Altogether, a Shiite legion of 150,000 men under arms will be deployed at the Qalamoun fortress and available to do Tehran’s bidding.
This fortress is not conceived as a stationary facility, but a flexible base of military operations, whose units are kept on the move against Iran’s targeted foes in Israel, Syria, Iraq and Lebanon.
Israel weighs options for getting in the way of Iran’s plans
Israel’s government and military chiefs have yet to finally determine ways and means for dealing with the hostile Iranian master plan rolling out on its eastern border.
Prime Minister Binyamin Netanyahu, Defense Minister Moshe Ya’alon and Maj. Gen. Gady Eisenkott, who takes over as IDF chief of staff next April, are of one mind that Tehran must not be permitted to consummate its master plan for Syria – even at the cost of engaging Iranian forces in battle on Syrian soil.

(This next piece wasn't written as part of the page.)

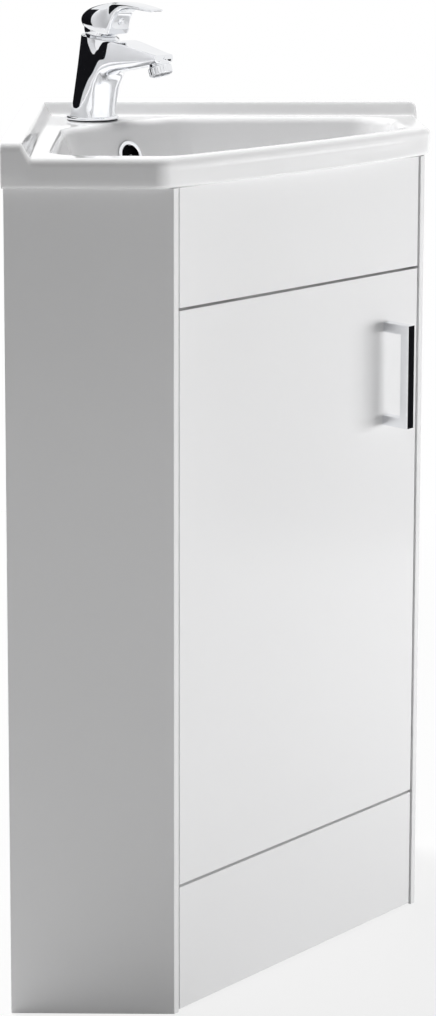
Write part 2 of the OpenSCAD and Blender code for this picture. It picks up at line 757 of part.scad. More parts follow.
// Gooseneck: out of the cup, round behind the door's edge, then flat along the side panel
module arm_section() {
    arm_tail = arm_corner + arm_run * side_dir;
    difference() {
        union() {
            translate([pin_u, pin_w]) circle(r = arm_eye_r);
            strip([pin_u, pin_w], arm_end);
        }
        translate([pin_u, pin_w]) circle(r = pin_d / 2 + 0.05);
    }
    translate(arm_loop) intersection() {
        difference() {
            circle(r = arm_loop_r + arm_t / 2);
            circle(r = arm_loop_r - arm_t / 2);
        }
        union() {
            rotate(arm_exit - 90) square(2 * arm_loop_r);
            square(2 * arm_loop_r);
        }
    }
    strip([arm_loop.x, arm_low], arm_corner);
    translate(arm_corner) circle(r = arm_t / 2);
    strip(arm_corner, arm_tail);
}

module arm_screw_spots() for (z = hinge_zs, a = arm_screws) left_half() on_side()
    translate([a, -board_t - plate_t - arm_t, z]) rotate([90, 0, 0]) children();
module plate_screw_spots() for (z = hinge_zs, k = [-1, 1]) left_half() on_side()
    translate([plate_s, -board_t - plate_foot_t, z + k * plate_screw_cc / 2]) rotate([90, 0, 0])
        children();

module hinge_arms() color("silver") difference() {
    at_hinges() translate([0, 0, -arm_w / 2]) linear_extrude(arm_w) arm_section();
    arm_screw_spots() translate([0, 0, eps])
        screw(arm_t + plate_t + 0.5, arm_screw_r + slip, arm_head_r + slip);
}
module hinge_plates() color("silver") difference() {
    for (z = hinge_zs) left_half() on_side() {
        translate([plate_s - plate_foot_w / 2, -board_t - plate_foot_t, z - plate_screw_cc / 2 - 8])
            cube([plate_foot_w, plate_foot_t, plate_screw_cc + 16]);
        translate([arm_bend + 5, -board_t - plate_t, z - arm_w / 2])
            cube([arm_run - 8, plate_t, arm_w]);
    }
    arm_screw_spots() screw(arm_t + plate_t + 0.6, arm_screw_r + slip, arm_screw_r + 1);
    plate_screw_spots() translate([0, 0, eps])
        screw(plate_screw_len, plate_screw_r + slip, plate_head_r + slip);
}
module hinge_arm_screws() color("gray") arm_screw_spots()
    screw(arm_t + plate_t - 0.5, arm_screw_r, arm_head_r);
module hinge_plate_screws() color("gray") plate_screw_spots()
    screw(plate_screw_len, plate_screw_r, plate_head_r);

// ---- Basin ---------------------------------------------------------------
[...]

If the targeted assassinations of Jan. 18 were not enough, Israel may have to follow up with stronger action to foil Tehran’s plans.
A second school of thought in the Israeli high command is more nuanced. Its main proponents are the outgoing chief of staff, Lt. Gen. Benny Gantz, OC Northern Command Maj. Gen. Aviv Kochavi, and the new Military Intelligence (AMAN) chief Herzi Halevy.
They maintain that the transformation of the Syrian Qalamoun Mountains into an Iranian Shiite fortress need not warrant an Israeli military response. On the other hand, Israel must on no account stand by if Hizballah forces are lifted wholesale out of Lebanon to face Israel at dangerously close quarters from Mt. Hermon and the Golan. Israel must then stand up and fight to thwart this radical geo-strategic deterioration.
Israel’s leaders have not yet decided which tack to adopt.
However, Tehran shows every determination to go through with its plans – even at the risk of meeting Israel on the battlefield.